How ancient forest gardens could impact Nuchatlaht First Nation's land claim
Findings challenge some commonly held beliefs about plant cultivation in the territory, researchers say
New research is shining a light on how the Nuchatlaht people cultivated plants for centuries on Nootka Island in B.C.
The findings, published in the Journal of Archaeological Science, challenge some commonly held beliefs about plant cultivation in the territory and could have a significant impact for the Nuchatlaht First Nation's claim of Aboriginal title to more than 200 square kilometres of land on Nootka Island, off Vancouver Island's west coast.
Chelsey Geralda Armstrong, assistant professor of Indigenous studies at Simon Fraser University, says archaeologists and botanists have worked with Nuchatlaht knowledge holders to identify forest gardens, ecosystems of managed plants fruits, berries and root plants.
Armstrong says the forest gardens can be easy to spot in dense forest if you know what to look for.
"They can be like an orchard you would think in your mind — clear rows, nicely spaced," she said.
She says the research confirms what Nuchatlaht knowledge holders have long known, and challenges notions that ecosystems in North America were wild, untouched "Gardens of Eden" prior to the arrival of settlers.
"When you look at these forest gardens, yes, they look wild, but now that you see these human impacts on them, it breaks down that narrative," she said.
LISTEN | Research shines light on Nuchatlaht people's plant cultivation on Nootka Island
The research comes as the Nuchatlaht are in B.C. Supreme Court seeking Aboriginal title over an area of land 300 kilometres northwest of Victoria, mostly made up of Nootka Island and much of the surrounding coastline.
The United Nations Declaration on the Rights of Indigenous Peoples (UNDRIP) also looms over the case — as B.C. passed legislation in 2019 to align its laws with a document that states "Indigenous peoples have the right to the lands, territories and resources which they have traditionally owned, occupied or otherwise used or acquired."
The First Nation is the among the first to make a claim according to the terms of a groundbreaking three-point test set by the Supreme Court of Canada in 2014 to establish Aboriginal title.
To meet that standard, the Nuchatlaht must prove they occupied the land exclusively in 1846, when the British claimed sovereignty through a treaty resulting in the present-day boundary between Canada and the United States.
Armstrong says archaeologists are increasingly becoming involved in land claims cases.
Many Indigenous communities, which have an oral tradition, find it challenging to meet the burden of proof in modern courts.

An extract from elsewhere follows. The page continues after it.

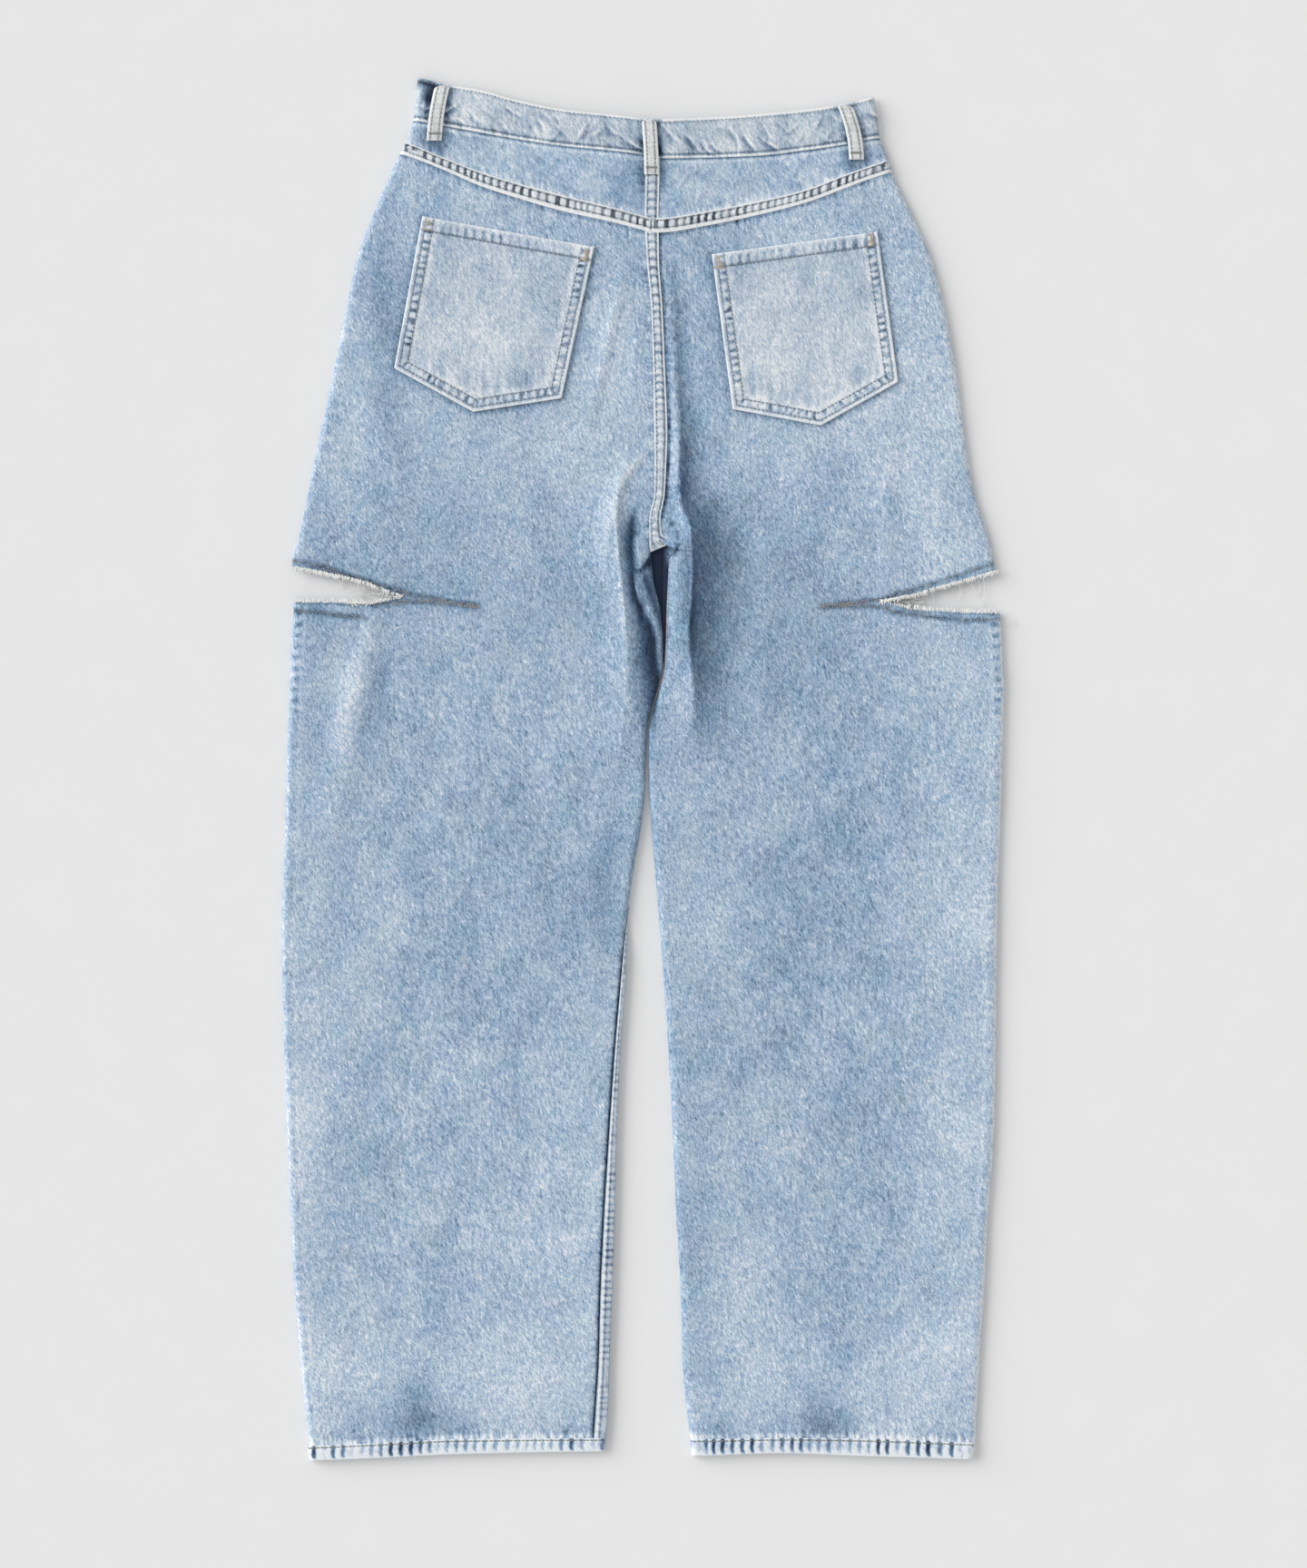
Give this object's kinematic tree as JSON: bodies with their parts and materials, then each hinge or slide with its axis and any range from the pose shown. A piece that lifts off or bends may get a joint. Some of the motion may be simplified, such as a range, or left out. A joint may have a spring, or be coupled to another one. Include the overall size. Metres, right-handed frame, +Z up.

Archaeologists are increasingly being asked to bridge the gap.
"Western scientific methods like archaeology and historical ecology are really powerful tools for nations to show, 'No, we've been here, we've been using the land.'"
The research also shows Indigenous people's contributions to the creation and maintenance of the region's ecosystems.
"Science has been really good at getting the message out that biodiversity is a good thing in our forests, in our terrestrial-marine ecosystems," she said.
"A lot of the time that biodiversity has been created and maintained by Indigenous peoples. And we know that it's not just in Nuchatlaht territory, but also globally."